There are several amusing ways that standard algorithmic analysis has been subverted with creative solutions (i.e. if you subscribe to the many-worlds theory then bogosort is always O(1) for at least one universe - you just need to discard the incorrect universes) but beadsort stood out as a really fun way to turn the problem on its head - the fact that it appears to be inspired from misusing an abacus just makes it even better.

It's a great example of why having people who can think outside of the box can be a good asset - approaching problems from unexpected directions can yield valuable and novel solutions.

1. https://en.wikipedia.org/wiki/Sorting_algorithm#Comparison_o...

2 comments

> (i.e. if you subscribe to the many-worlds theory then bogosort is always O(1) for at least one universe - you just need to discard the incorrect universes)

Does this same line of thinking conclude that P=NP in at least one universe, too? You can use a radioactive decay counter to generate quantum random numbers, interpret them as a answer to an NP problem, and then verify the solution in polynomial time the normal way? In at least one universe, that will always work on the first try.

puts on pedant’s hat

That wouldn’t actually make P = NP, because P is defined mathematically from first principles rather than being based on the rules of the universe. However, it would shift the class of practically computable problems from being ‘like P’ (but with limits on the runtime and memory usage achievable), to being ‘like P^NP’, P with an NP oracle, which is surprisingly a different complexity class from NP. At least, that’s what I gather based on Wikipedia and Stack Overflow [1]; I’m not an expert on the subject so I could be mistaken.

[1] https://cs.stackexchange.com/questions/2712/does-npnp-np

puts on hat from the second level of the pedant hierarchy

Assuming P!=NP!=co-NP, that computational model is equivalent to either NP or co-NP depending on the multiverse semantics you are using, not P^NP. If you can send the computation through multiple universes and get back a 'YES' or 'NO' answer, depending on whether the 'YES' or 'NO' is quantified existentially or universally on the leaves of the computation tree, you get NP or co-NP. Intuitively speaking, imagine you have a 3-SAT instance; you can send one assignment of truth values to the variables to each parallel universe for computation. If the multiverse answers you 'YES' if there exists one universe that says 'YES', that solves NP problems in P-time. If the multiverse answers you 'YES' if all universes say 'YES', that solves co-NP problems in P time.

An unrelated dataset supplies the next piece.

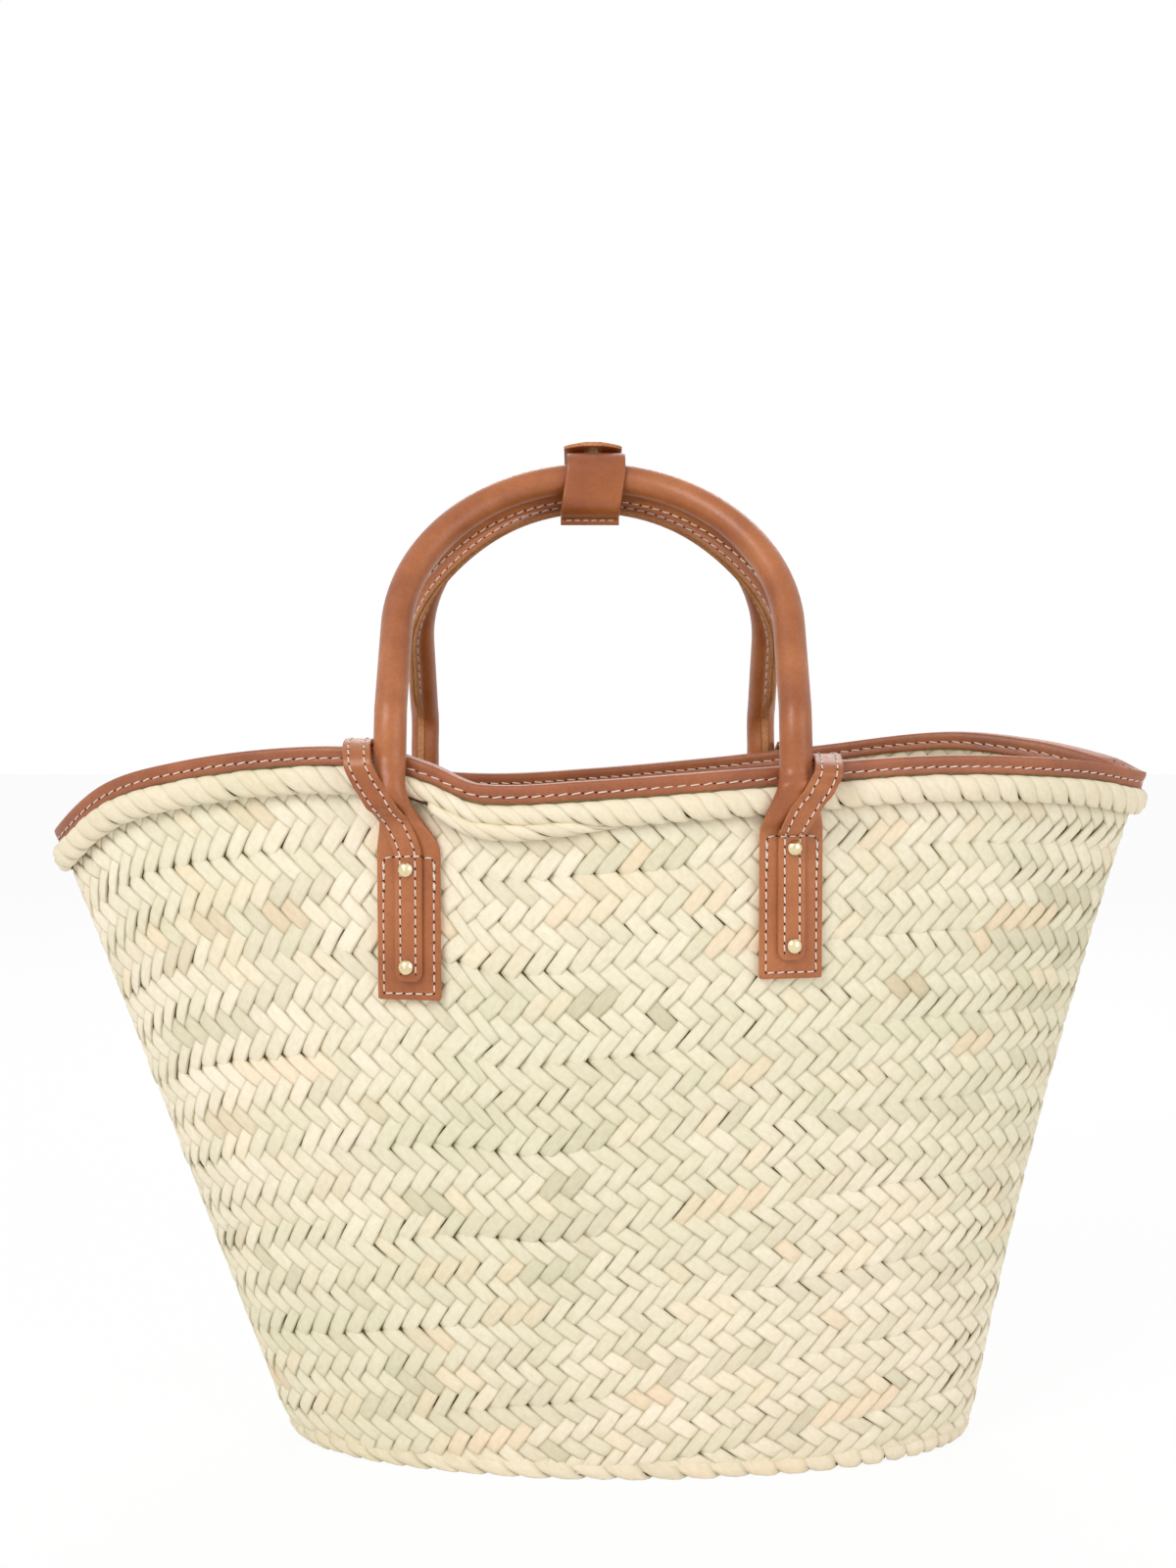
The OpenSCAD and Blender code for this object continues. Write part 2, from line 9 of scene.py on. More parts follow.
import bmesh
import bpy
import numpy as np
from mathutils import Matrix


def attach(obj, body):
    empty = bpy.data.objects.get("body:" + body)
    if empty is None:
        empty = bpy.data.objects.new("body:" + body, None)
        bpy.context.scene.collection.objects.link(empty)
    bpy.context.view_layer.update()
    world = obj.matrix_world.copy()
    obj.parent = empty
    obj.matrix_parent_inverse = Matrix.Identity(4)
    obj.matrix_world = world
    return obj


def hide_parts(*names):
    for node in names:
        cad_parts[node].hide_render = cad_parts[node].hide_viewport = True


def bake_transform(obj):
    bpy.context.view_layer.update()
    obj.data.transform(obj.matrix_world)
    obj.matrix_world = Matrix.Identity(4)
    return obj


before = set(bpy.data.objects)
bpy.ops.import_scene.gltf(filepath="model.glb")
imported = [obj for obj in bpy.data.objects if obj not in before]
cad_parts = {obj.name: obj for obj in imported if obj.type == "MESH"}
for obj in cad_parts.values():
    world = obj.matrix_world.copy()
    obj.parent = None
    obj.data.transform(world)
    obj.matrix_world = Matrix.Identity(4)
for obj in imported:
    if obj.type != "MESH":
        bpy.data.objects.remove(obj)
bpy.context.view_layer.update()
MM = 0.001
rng = np.random.default_rng(11)

# ---- The part's own sizes ----
mouth_left, mouth_right, mouth_half_depth = 274.2, 262.7, 93
base_left, base_right, base_half_depth = 149, 178, 66
rim_h, mouth_point, right_bow, belly = 315, 1.6, 5.5, 4
heel_h, heel_in, wall_t, tip_t, base_t = 14, 10, 5, 8, 5
binding_h, binding_t = 9, 1.3
roll_h, roll_pinch, roll_t, tail_h, tail_gap = 11.5, 3.2, 6.5, 7, 16.82
arch_r, tube_r, seam_w, seam_out = 89.3, 7.25, 4.5, 5.5
handle_x, fold_y, top_y = -3.6, 90.6, 9
fold_z = rim_h + 28
front_top_z, back_top_z = fold_z + 116.3, fold_z + 112.5
pad_w, pad_h, pad_t, neck_t, neck_h = 28.4, 65, 4, 8.6, 34
pad_drop_left, pad_drop_right, pad_in_left, pad_in_right = 30.5, 21, 8, 1.7
strap_w, strap_t, strap_side = 12.3, 2, 14.4
rivet_low, rivet_high = 14.5, 7
keeper_w, keeper_t, keeper_room, lip_h = 28, 2, 1.15, 4
flap_l, tongue_l, closing_slope = 13, 23, 15
lay = 0.25
rim_dip, tail_to = 25, 0.05
front, back, left, right = -1, 1, -1, 1
front_rise = [(-1, -1), (-0.85, -0.08), (-0.7, 0.36), (-0.5, 0.64), (-0.34, 0.632), (-0.26, 0.38),
              (-0.18, 0.02), (0, 0.08), (0.26, 0.28), (0.58, 0.5), (0.85, 0.38), (1, 0.12)]
back_rise = [(-1, -1), (-0.8, -0.24), (-0.5, 0.12), (-0.2, -0.04), (0, 0.06), (0.23, 0.28), (0.45, 0.56),
             (0.68, 0.86), (0.83, 0.72), (0.95, 0.4), (1, 0.12)]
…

Very interesting! Thank you for putting on your pedant hat!
"It's amazing what you can do if you're willing to sacrifice a few universes to get out of doing some addition" - probably no one ever, but it should've been said before now.
That sounds like a quote from a Douglas Adam book.
That's not how bogosort works. You just make a separate universe for each of N! possible orders, and then discard all the universes where it is not already sorted.

A universe where P=NP might not support life. Or, might not support yours. Or, only yours.

I'm taking a graduate algorithms class right now, and stumbled upon the bead sort wiki page.

These methods are quite interesting! The bound of O(n log n) only applies when using the traditional greater/less than comparison model

> only applies when using the traditional greater/less than comparison model

What do you mean by this?

The bound is a bound on comparaison sort not a general bound on sorting.

If you don't use comparaison you can sort faster. Pigeonhole sort is linear for example.

Right, comparative and non-comparative sorting algorithms.

I'd say radix sort is the canonical example of a non-comparative sorting algorithm.